Yet there I sat, jobless, broke, sweating through a wool turtleneck like a fool in a Russian novel. Just a few weeks earlier, I had been juggling job offers like a hustler on the make. One gig was as a bouncer at a teenage disco called Maverick’s in San Ramon, a temple of polyester and hormonal chaos where high schoolers writhed to the anesthetizing thump of K.C. and the Sunshine Band. I hated everything about that job—the music, the fake glamour, the pretense of authority as I stalked the aisles flexing my lats like I was auditioning for a sequel to Saturday Night Fever: The Security Guard Chronicles.

My mother’s revolving door of boyfriends didn’t help. One, a Raiders defensive coordinator, had promised me a job moving pianos, which somehow never materialized. Another, Sid Briggs, was allegedly a “businessman” with Teamsters connections and the vague scent of federal indictment.

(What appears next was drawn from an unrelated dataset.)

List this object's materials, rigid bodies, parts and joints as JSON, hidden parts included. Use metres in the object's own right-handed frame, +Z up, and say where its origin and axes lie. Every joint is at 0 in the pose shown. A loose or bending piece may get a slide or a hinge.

He too promised me a job managing a health club. That never happened either. The only real employment I had was at Maverick’s, which came to a dramatic end during a riot. My fellow bouncer Martino and I decided we were too precious to die for three bucks an hour, so we walked out mid-melee and drove off down Crow Canyon Road. Martino repeated like a monk reciting scripture, “I’m not going to risk my life for three dollars an hour.”

We were fired. Unceremoniously. I was left with $300 in my checking account and a 1971 metallic brown Ford Galaxy that had just drained me dry with repairs. That car had the elegance of a Soviet tank and handled like one too.

And now here I was, sulking under the cruel sunlight, marinating in Buffet’s faux-Carribbean nihilism. “Wasting away,” he sang. No kidding.

At six feet tall and 210 pounds of resentful muscle, I radiated a kind of lonely menace. My professors were afraid of me. People steered clear. I was a human bug zapper. But then came John O’Brien.

He walked right up to my isolated table like he was planting a flag. Set down his tray, extended a hand, and introduced himself. A compact redhead from Boston with the kind of fast-twitch charisma that usually belongs to politicians or cult leaders. He had moxie, confidence, and a girlfriend who looked like a shampoo commercial. But unlike most people with that kind of glow, he wasn’t a narcissist. He had radar. And he picked up my signal loud and clear: lost kid, no job, no love life, no clue.

John decided to fix me.

First, he got me a job. He worked at Jackson’s Wine & Spirits in Berkeley and said, “They need a guy. You’re the guy.” He called me that night with the details. Two days later, I was on the floor learning about merlot and discount vodka.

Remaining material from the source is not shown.